Good routing also has to avoid absurd precision. A map may say a trip will take 23 minutes, but that number is still an estimate. A traffic signal cycle, a slow left turn, a delivery truck, a lane merge, or a sudden shower can change the real result. The number feels exact because it is displayed exactly, but it is built from probabilities.
Why maps sometimes get traffic wrong
Traffic maps usually improve when they have more reliable signals, but several situations can confuse them. A road with very few drivers may not produce enough live data. A new construction pattern may not match the historical record yet. A crash may clear before the map removes the warning. A large event can send traffic onto roads that are normally quiet, making old patterns less useful.
Location accuracy can also create errors. In dense downtown areas, signals may bounce off buildings or place a device on the wrong parallel street. On stacked highways or frontage roads, a phone may appear close to two possible routes. The system has to decide which road the device is probably on, and that decision is not always perfect.
Another challenge is privacy. Traffic maps need enough location information to estimate movement, but responsible systems also have to reduce personal identifiability and avoid showing a single traveler as if that person were the data. Aggregation, sampling, delay, and filtering help turn individual movement into road-level patterns. For readers, the key idea is that a traffic color is a summary of many signals, not a direct window into one driver.

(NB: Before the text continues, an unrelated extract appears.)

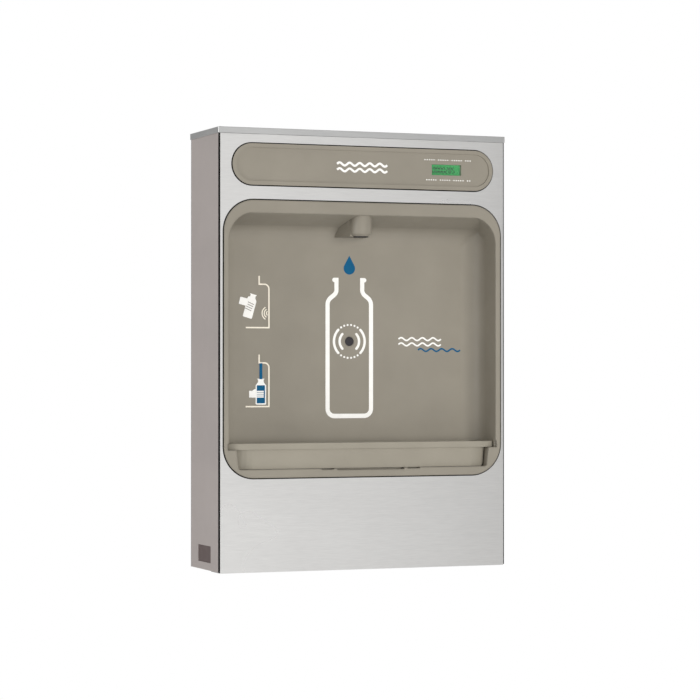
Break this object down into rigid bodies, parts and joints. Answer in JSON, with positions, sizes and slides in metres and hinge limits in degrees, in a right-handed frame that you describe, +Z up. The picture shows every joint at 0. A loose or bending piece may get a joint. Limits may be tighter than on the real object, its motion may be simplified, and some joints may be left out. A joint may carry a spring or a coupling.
{
  "type": "bottle filling station",
  "caption": "Wall-mounted bottle filling station: steel cabinet with a moulded alcove, sensor-operated nozzle, slide-out tray, display, water valve and drain.",
  "frame": {"origin": "centre of the rectangle of wall holes, on the wall plane at the back of the cabinet", "axes": "+X to the right seen from the front, +Y into the wall, +Z up"},
  "size_m": [0.457, 0.133, 0.647],
  "materials": {
    "grey_paint": "satin",
    "brushed_steel": "brushed",
    "zinc_steel": "zinc plated",
    "taupe_plastic": "fine grain",
    "black_rubber": "matte",
    "dark_plastic": "matte",
    "brown_plastic": "matte",
    "clear_window": "clear",
    "lcd_green": "gloss",
    "white_plastic": "satin",
    "circuit_board": "gloss",
    "button_red": "gloss",
    "brass": "machined",
    "stainless": "machined",
    "chromed_pipe": "polished",
    "blue_lever": "gloss",
    "water_tube": "satin",
    "cable_black": "matte",
    "copper": "wound",
    "sensor_glass": "gloss",
    "print_ink": "satin"
  },
  "bodies": {
    "cabinet": {"back_plate": "zinc_steel", "cabinet_shell": "grey_paint", "top_cover": "brushed_steel", "front_panel": "brushed_steel", "edge_strips": "black_rubber", "side_blank": "brown_plastic", "alcove_shell": "taupe_plastic", "alcove_gasket": "black_rubber", "alcove_nuts": "stainless", "header_bezel": "taupe_plastic", "header_gasket": "black_rubber", "header_nuts": "stainless", "display_lens": "clear_window", "lcd_glass": "lcd_green", "lcd_frame": "white_plastic", "control_board": "circuit_board", "board_connectors": "white_plastic", "board_parts": "dark_plastic", "board_screws": "stainless", "switch_body": "dark_plastic", "nozzle_cover": "taupe_plastic", "nozzle_body": "brass", "nozzle_aerator": "dark_plastic", "nozzle_nut": "brass", "nozzle_connector": "white_plastic", "nozzle_tube": "water_tube", "sensor_barrel": "dark_plastic", "sensor_window": "sensor_glass", "sensor_nut": "dark_plastic", "sensor_cable": "cable_black", "valve_body": "brass", "armature_tube": "stainless", "plunger_spring": "stainless", "valve_coil": "dark_plastic", "coil_nut": "stainless", "valve_bracket": "zinc_steel", "coil_cable": "cable_black", "supply_tube": "water_tube", "regulator_tube": "water_tube", "regulator_body": "white_plastic", "regulator_clip": "dark_plastic", "stop_valve_body": "brass", "inlet_nut": "brass", "drain_fitting": "stainless", "drain_nut": "dark_plastic", "drain_pipe": "chromed_pipe", "slip_nut": "dark_plastic", "power_case": "zinc_steel", "power_lid": "zinc_steel", "power_transformer": "copper", "power_cable": "cable_black", "cable_clips": "white_plastic", "cover_screws": "stainless", "panel_screws": "stainless", "wall_print": "print_ink"},
    "tray": {"bottle_tray": "taupe_plastic"},
    "plunger": {"valve_plunger": "stainless"},
    "lever": {"stop_valve_lever": "blue_lever"},
    "adjuster": {"regulator_screw": "dark_plastic"},
    "button": {"program_button": "button_red"}
  },
  "joints": [
    {"name": "tray_slide", "type": "slide", "parent": "cabinet", "child": "tray", "axis": [0, -1, 0], "range_m": [0, 0.062]},
    {"name": "plunger_lift", "type": "slide", "parent": "cabinet", "child": "plunger", "axis": [0, 0, 1], "range_m": [0, 0.0025], "stiffness_N_per_m": 300, "springref_m": -0.005, "deforming": ["plunger_spring"]},
    {"name": "stop_valve_turn", "type": "hinge", "parent": "cabinet", "child": "lever", "pos_m": [0.15, -0.0603, -0.2615], "axis": [0, -1, 0], "range_deg": [0, 90]},
    {"name": "flow_adjust", "type": "hinge", "parent": "cabinet", "child": "adjuster", "pos_m": [0.15, -0.048, -0.2035], "axis": [0, -1, 0], "range_deg": [-135, 135]},
    {"name": "button_press", "type": "slide", "parent": "cabinet", "child": "button", "axis": [0, 0, -1], "range_m": [0, 0.0008], "stiffness_N_per_m": 1500, "springref_m": -0.0008}
  ]
}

The best way to read a traffic map is to treat it as a skilled estimate. Green, orange, and red are not magic labels. They are the visible surface of live speeds, road sensors, incident reports, historical patterns, and routing algorithms working together. When the map changes its mind, it is usually responding to new evidence. That can be annoying when the ETA jumps, but it is also the reason the map can warn you about a slowdown before you reach the brake lights.